**Task brief:** Output all the material that follows, exactly as given.

**Data:**
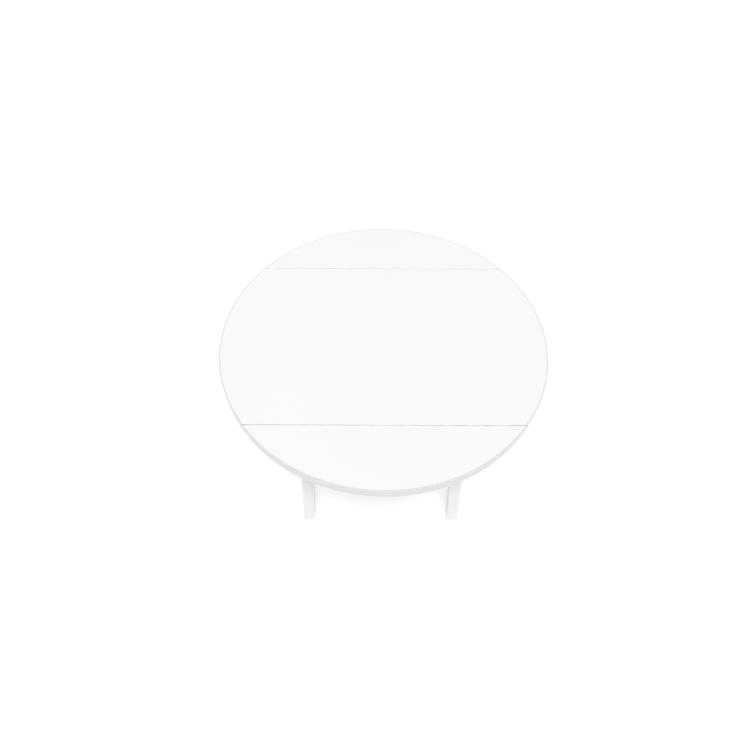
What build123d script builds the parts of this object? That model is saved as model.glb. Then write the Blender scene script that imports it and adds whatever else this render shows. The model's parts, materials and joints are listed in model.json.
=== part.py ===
from build123d import *
from math import radians, sqrt, tan
import os

# A round drop-leaf table: a centre panel and two leaves on four splayed legs.
# Millimetres. The origin is on the floor under the middle of the top, +Z is up, X runs
# along the seams of the top and -Y is the front. The leaves are up and the brackets are
# folded against the aprons.

# ---------------------------------------------------------------- driving dimensions

TABLE_DIAMETER = 1000.0
TABLE_HEIGHT = 750.0
TOP_THICKNESS = 35.0
SEAM_OFFSET = 302.5  # middle of each seam from the middle of the top
SEAM_GAP = 1.6
RIM_CHAMFER = 1.5
SEAM_ROUNDING = 1.0

LEG_SECTION = 41.0
LEG_SPLAY = 3.7  # degrees from upright, the same sideways and fore and aft
LEG_ROUNDING = 2.0
FOOT_REACH = 294.0  # outer faces of the legs at the floor, from the middle of the table

APRON_DEPTH = 75.0
APRON_THICKNESS = 20.0
APRON_SETBACK = 8.0  # behind the outer face of the leg, at the top
APRON_ROUNDING = 2.0  # along the bottom

GLIDE_RADIUS = 14.0
GLIDE_HEIGHT = 4.0
GLIDE_NAIL_RADIUS = 1.5
GLIDE_NAIL_LENGTH = 15.0

PLATE_SHEET = 2.5  # pressed steel corner plates
PLATE_WEB_START = 45.0  # from the apron corner to the bend
PLATE_WING = 32.0
PLATE_HEIGHT = 50.0
BOLT_RADIUS = 4.0
BOLT_LENGTH = 80.0
BOLT_IN_LEG = 34.0
WASHER_RADIUS = 9.0
WASHER_THICKNESS = 1.6
NUT_ACROSS_FLATS = 13.0
NUT_HEIGHT = 6.5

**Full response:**
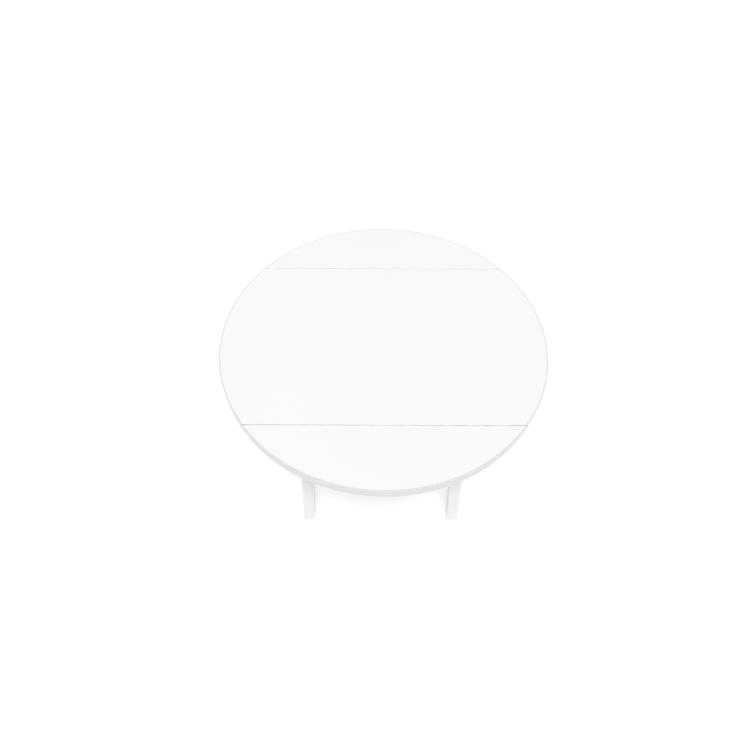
What build123d script builds the parts of this object? That model is saved as model.glb. Then write the Blender scene script that imports it and adds whatever else this render shows. The model's parts, materials and joints are listed in model.json.
=== part.py ===
from build123d import *
from math import radians, sqrt, tan
import os

# A round drop-leaf table: a centre panel and two leaves on four splayed legs.
# Millimetres. The origin is on the floor under the middle of the top, +Z is up, X runs
# along the seams of the top and -Y is the front. The leaves are up and the brackets are
# folded against the aprons.

# ---------------------------------------------------------------- driving dimensions

TABLE_DIAMETER = 1000.0
TABLE_HEIGHT = 750.0
TOP_THICKNESS = 35.0
SEAM_OFFSET = 302.5  # middle of each seam from the middle of the top
SEAM_GAP = 1.6
RIM_CHAMFER = 1.5
SEAM_ROUNDING = 1.0

LEG_SECTION = 41.0
LEG_SPLAY = 3.7  # degrees from upright, the same sideways and fore and aft
LEG_ROUNDING = 2.0
FOOT_REACH = 294.0  # outer faces of the legs at the floor, from the middle of the table

APRON_DEPTH = 75.0
APRON_THICKNESS = 20.0
APRON_SETBACK = 8.0  # behind the outer face of the leg, at the top
APRON_ROUNDING = 2.0  # along the bottom

GLIDE_RADIUS = 14.0
GLIDE_HEIGHT = 4.0
GLIDE_NAIL_RADIUS = 1.5
GLIDE_NAIL_LENGTH = 15.0

PLATE_SHEET = 2.5  # pressed steel corner plates
PLATE_WEB_START = 45.0  # from the apron corner to the bend
PLATE_WING = 32.0
PLATE_HEIGHT = 50.0
BOLT_RADIUS = 4.0
BOLT_LENGTH = 80.0
BOLT_IN_LEG = 34.0
WASHER_RADIUS = 9.0
WASHER_THICKNESS = 1.6
NUT_ACROSS_FLATS = 13.0
NUT_HEIGHT = 6.5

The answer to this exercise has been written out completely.